- Location of 18 de Mayo in the Canelones Departament
- 18 de Mayo Location within Uruguay
- Coordinates: 34°40′4.2″S 56°13′1.97″W﻿ / ﻿34.667833°S 56.2172139°W
- Country: Uruguay
- Department: Canelones
- Founded: 15 March 2013

Government
- • Mayor: Nelson Alpuy

Population (2011)
- • Total: 21,362
- Time zone: UTC -3

= 18 de Mayo =

18 de Mayo or Dieciocho de Mayo is a city and municipality in the Canelones Department of Uruguay.

==Establishment==
After a process of evaluation at departmental level, this municipality was created on 15 March 2013.
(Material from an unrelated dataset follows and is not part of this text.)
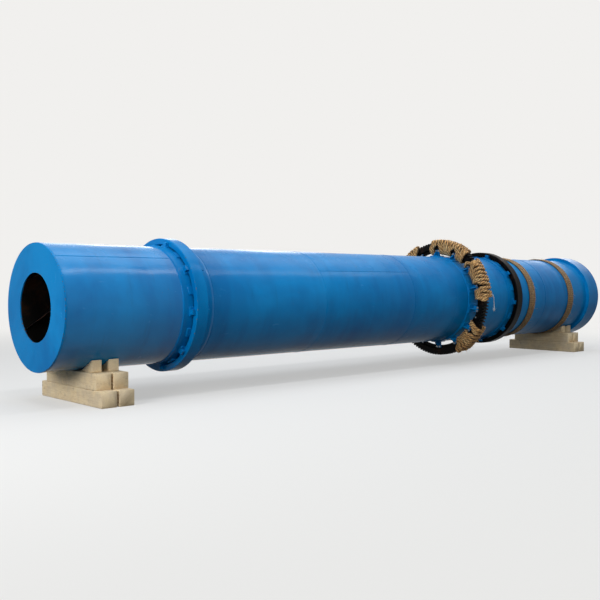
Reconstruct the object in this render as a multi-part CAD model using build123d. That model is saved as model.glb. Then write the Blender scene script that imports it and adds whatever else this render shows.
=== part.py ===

It includes several towns, belonging until that date to the municipalities of Las Piedras and Progreso, in the old Route 5 area: Villa Alegria, Vista Linda, El Dorado, San Francisco, Villa Cristina, San Isidro, El Dorado Chico and Villa Foresti.

Its name commemorates the Battle of Las Piedras, which took place in 1811.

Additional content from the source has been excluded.